Cobble Street should have been named Topple Street, Christopher Cogan cursed as his boot-clad toe caught the edge of a pothole that almost sent him straight down on his face. “When I’m mayor this’ll be the first street I fix,” he muttered as he raced down the long road that cut straight to the center plaza of Steamkettle Bay.

He saw the plaza fountain up ahead, and quickly tried to decide his next move. The twelve-year-old boy was ahead of the game, though he could hear his street pals close by. Any moment now they would burst into Cobble Street, and there he’d be standing–looking confused and a rather deep shade of blue from the knees down.


That last hiding spot had been original, but honestly, what boy in their right mind would think to leap into a vat of wine-grapes during a game of hide and seek? At first, Christopher had commended himself for his cleverness. But, after climbing out of the vat and retrieving his boots from behind a box, his clever smile had faded. His ankle-high boots definitely wouldn’t cover the grape stains that reached his knees. Well, perhaps I shall start a new fashion, he thought, as he tucked his soggy, sticky pant legs tightly into his boot-tops.

At the very center of Steamkettle Bay, Cobble Street took a sharp curve as it wound past the working class trade shops and Bay Public School. But now the road aimed directly at the statue of Nikolas Bartlby Darngerad, the city’s first tycoon, which rose above the fountain at city center.  Cobble Street wrapped around the fountain, and emerged on the other side transformed into Center Street. Smoother, and with nary a pebble out of place, it rolled regally on, bordered by expensive shops, homes, banks, the library and the museum. Street games were frowned upon on Center Street, and all the kids knew it. Police patrolled the High Side streets regularly and didn’t have much of a sense of humor.
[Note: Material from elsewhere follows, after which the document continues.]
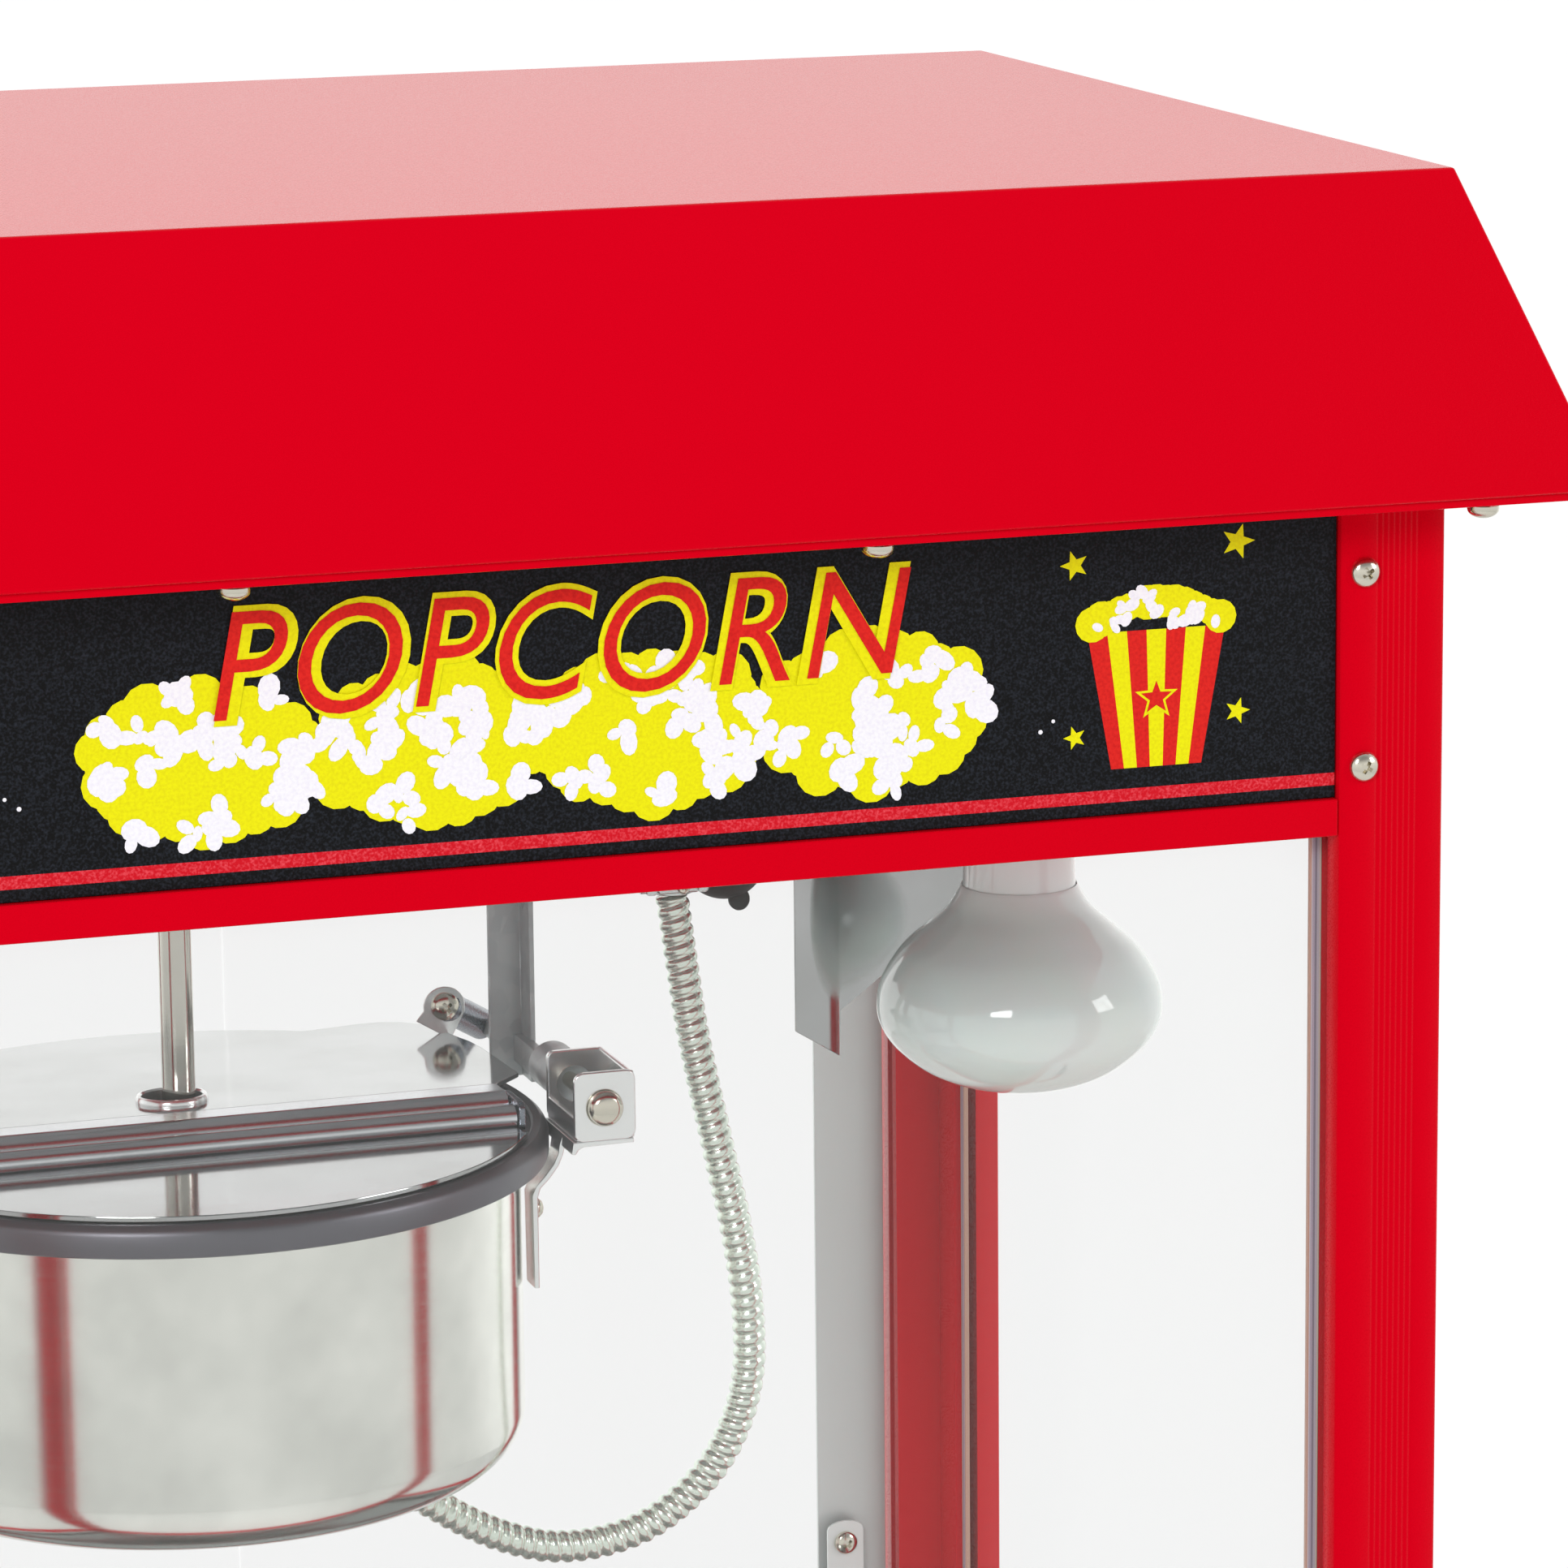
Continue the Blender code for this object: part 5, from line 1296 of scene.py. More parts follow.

Christopher had noticed that old tycoon Darngerad was positioned exactly on his pedestal to allow him to smile kindly up Center Street, while sticking his slightly rounded tush out at all who gazed upon him from Cobble Street. Christopher’s parents had stifled their laughter at that sight and pretended not to notice. His mum had told him a long and rather boring story about Darngerad’s early days of growing up on the Low Side, and how his daughter had married a historian and raised two children who became bankers. “So you see?” she’d said, “he started on Low Side, but always looked towards High Side. That’s why he seems like he’s walking towards Center Street.”

Christopher thought about tycoon Darngerad’s backside for about two seconds as his purple-booted legs hurtled him around to the front of the fountain. He glanced up and saw Darngerad glaring down at him. “Well good afternoon to ye, Darn ol’ Darngerad, ya old coot. While you’re stuck up there, I’m down here winnin’ this game! Your fancy folk aren’t around so who’ll be the wiser if I borrow your fancy street for a few minutes?” He tried to sound important, but there was still a nervous quaver in his voice.

Behind the statue, Christopher saw his friends approaching at top speed, then suddenly screech to a halt just before reaching the fountain. As they stared gape jawed at him, he congratulated himself on his bravery and courage. His scaredy cat friends stuck to their side of the fountain, never thinking to venture beyond Low Side.  It was right about then that Christopher realized they weren’t staring at him, exactly, but over his shoulder towards something looming behind him. And the look on their faces was not admiration.

Christopher really didn’t want to turn around, but he did. With a resigned sigh, he mumbled, “Afternoon, Officer.”

Reviews:Chris B. on Amazon wrote:

This collection of short stories takes place in a slightly different world, where cities feel like industrial age England and vehicles are powered by steam rather than gasoline. This can be a formula for gritty stories, but these stores of Industralia are hopeful and positive and portray the ingeniuty of its citizens.

Lori is clearly a person who loves words and the jokes that can be created by choosing the right ones. This book would be enjoyed by anyone who loves word play and light fantasy. I personally recommend reading this book aloud to a child. The reader will enjoy the feel of the words as they read, and the listener is free to imagine a world where anything is possible with imagination and ingeniuty.

Andrew McCurdy on Amazon Canada wrote:

These clever short stories were easy to read, and fun for the whole family. I particularly liked The Legend of the Engineer for its humour and holiday feel. I was also intrigued with how well the author built a wonderfully unique city, through these stories, and made such a place feel like home.

About the Author

Lori Alden Holuta lives between the cornfields of mid-Michigan, where she grows vegetables, teas and herbs, when she’s not playing games with a cat named Chives. She’s fond of activities from the past, including canning and preserving, crocheting, reading in the dark, and cooking.

Her lifelong fascination with the Victorian era dovetails nicely with articles she has written for The Primgraph, a magazine which focused on historical eras in virtual worlds, as well as music and book reviews for Steampunk Magazine.